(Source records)
----------

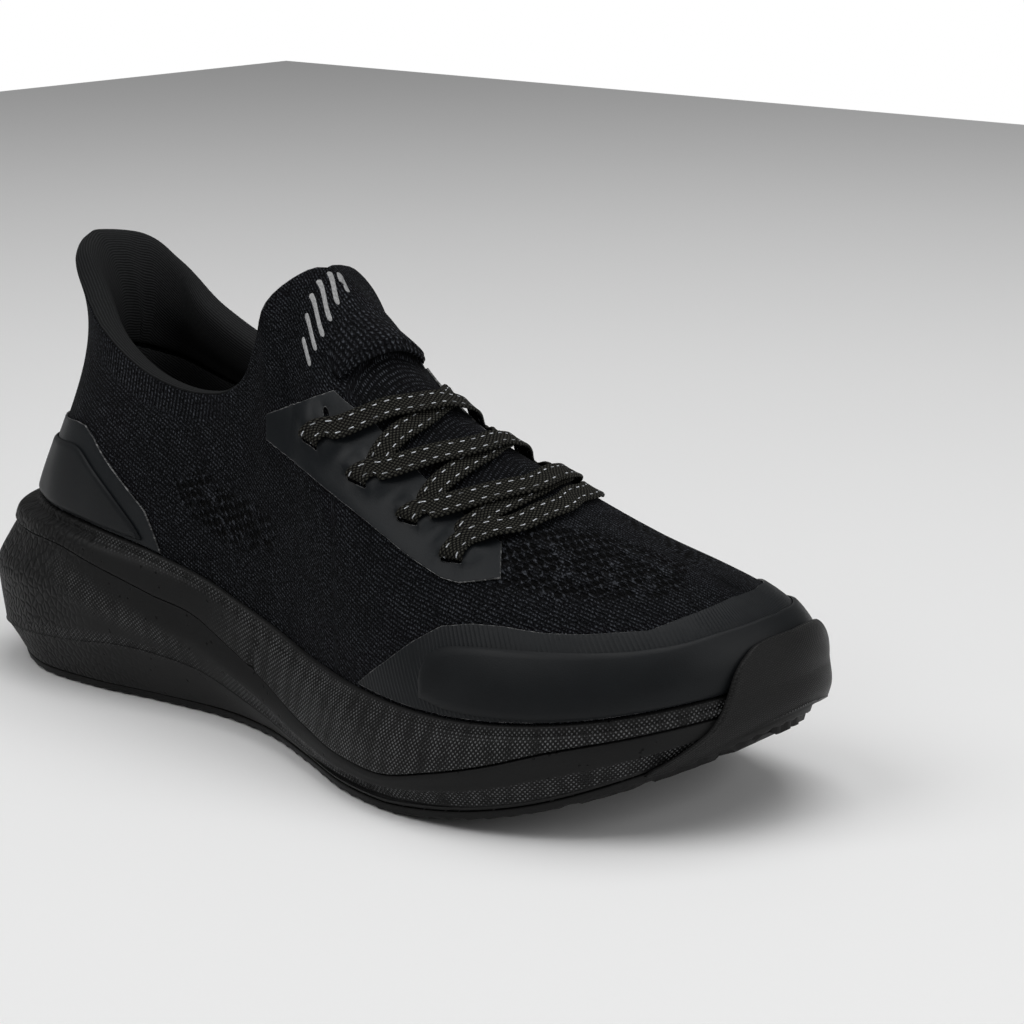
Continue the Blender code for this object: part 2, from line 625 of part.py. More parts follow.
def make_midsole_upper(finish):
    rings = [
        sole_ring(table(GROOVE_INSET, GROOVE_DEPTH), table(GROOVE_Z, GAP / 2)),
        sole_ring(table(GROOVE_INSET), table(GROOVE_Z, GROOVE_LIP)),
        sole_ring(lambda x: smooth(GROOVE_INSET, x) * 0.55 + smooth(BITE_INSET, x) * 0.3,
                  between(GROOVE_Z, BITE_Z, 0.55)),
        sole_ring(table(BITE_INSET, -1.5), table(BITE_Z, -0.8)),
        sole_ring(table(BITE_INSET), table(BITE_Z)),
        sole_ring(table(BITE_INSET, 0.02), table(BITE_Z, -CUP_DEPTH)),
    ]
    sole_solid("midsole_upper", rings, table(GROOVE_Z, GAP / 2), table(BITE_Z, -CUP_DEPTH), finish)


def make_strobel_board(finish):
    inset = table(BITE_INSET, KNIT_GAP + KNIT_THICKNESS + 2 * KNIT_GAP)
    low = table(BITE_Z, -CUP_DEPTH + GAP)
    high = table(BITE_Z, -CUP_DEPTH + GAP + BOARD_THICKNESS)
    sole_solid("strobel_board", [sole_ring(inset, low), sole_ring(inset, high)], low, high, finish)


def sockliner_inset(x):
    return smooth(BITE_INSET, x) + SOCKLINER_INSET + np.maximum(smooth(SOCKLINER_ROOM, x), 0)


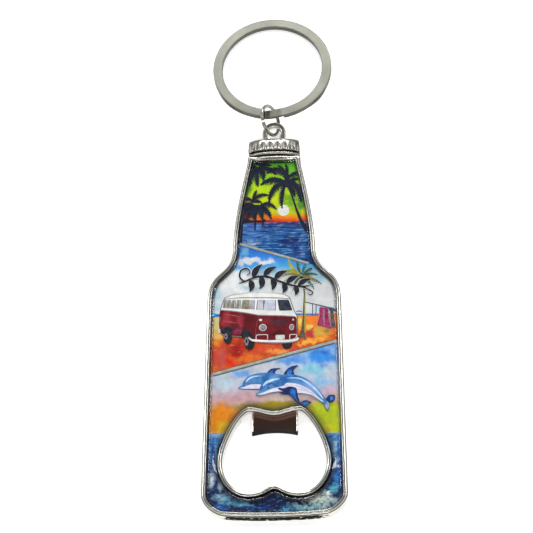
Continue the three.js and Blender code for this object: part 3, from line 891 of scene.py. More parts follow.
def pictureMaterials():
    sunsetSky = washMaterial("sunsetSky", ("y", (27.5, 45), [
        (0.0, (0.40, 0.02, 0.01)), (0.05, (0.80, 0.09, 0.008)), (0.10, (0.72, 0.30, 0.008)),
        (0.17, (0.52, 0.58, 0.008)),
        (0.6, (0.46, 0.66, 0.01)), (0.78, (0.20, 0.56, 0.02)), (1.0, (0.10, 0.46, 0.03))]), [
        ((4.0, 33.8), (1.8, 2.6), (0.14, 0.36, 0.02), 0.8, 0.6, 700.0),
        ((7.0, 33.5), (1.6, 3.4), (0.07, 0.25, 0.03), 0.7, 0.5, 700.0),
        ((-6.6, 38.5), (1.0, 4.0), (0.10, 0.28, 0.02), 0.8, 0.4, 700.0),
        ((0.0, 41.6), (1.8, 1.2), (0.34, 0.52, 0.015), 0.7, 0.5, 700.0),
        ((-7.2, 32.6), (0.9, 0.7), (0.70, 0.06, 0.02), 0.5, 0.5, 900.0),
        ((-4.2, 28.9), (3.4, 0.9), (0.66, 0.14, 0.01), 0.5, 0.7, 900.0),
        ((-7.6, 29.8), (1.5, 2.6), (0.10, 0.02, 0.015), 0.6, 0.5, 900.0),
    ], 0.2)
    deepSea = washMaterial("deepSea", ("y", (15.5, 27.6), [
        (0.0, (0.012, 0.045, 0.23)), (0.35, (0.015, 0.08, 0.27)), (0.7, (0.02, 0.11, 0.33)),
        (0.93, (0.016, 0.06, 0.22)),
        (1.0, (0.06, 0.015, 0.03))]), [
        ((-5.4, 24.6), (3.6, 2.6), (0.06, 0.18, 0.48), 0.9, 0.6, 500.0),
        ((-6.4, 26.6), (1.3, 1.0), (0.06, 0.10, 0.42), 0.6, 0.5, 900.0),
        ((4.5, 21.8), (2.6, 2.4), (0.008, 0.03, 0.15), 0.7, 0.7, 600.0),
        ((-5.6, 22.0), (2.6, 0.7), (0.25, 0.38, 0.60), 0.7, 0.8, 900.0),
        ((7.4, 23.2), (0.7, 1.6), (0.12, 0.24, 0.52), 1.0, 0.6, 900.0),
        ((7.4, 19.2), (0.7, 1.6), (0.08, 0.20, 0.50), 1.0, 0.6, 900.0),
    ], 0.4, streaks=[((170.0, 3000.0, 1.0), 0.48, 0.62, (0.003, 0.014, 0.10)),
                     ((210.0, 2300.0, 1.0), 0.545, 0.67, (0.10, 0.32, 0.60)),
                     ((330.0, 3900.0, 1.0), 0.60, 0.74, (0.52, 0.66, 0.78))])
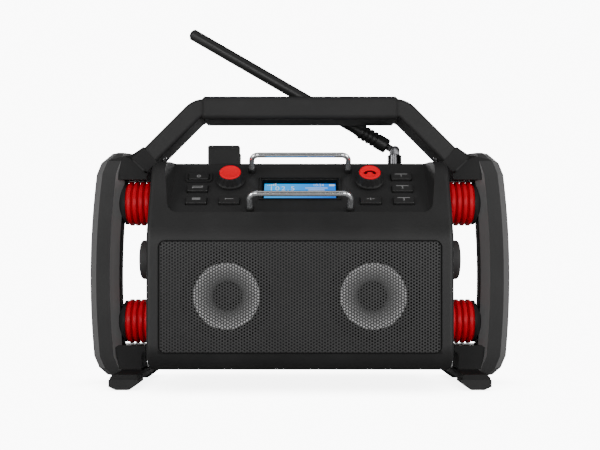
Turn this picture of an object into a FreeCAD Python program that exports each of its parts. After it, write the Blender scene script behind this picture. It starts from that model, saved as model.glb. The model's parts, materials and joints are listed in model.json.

----------

In the entries above, how many lines contain the word "parts"? Answer with the number only.

* _Full solution_: 3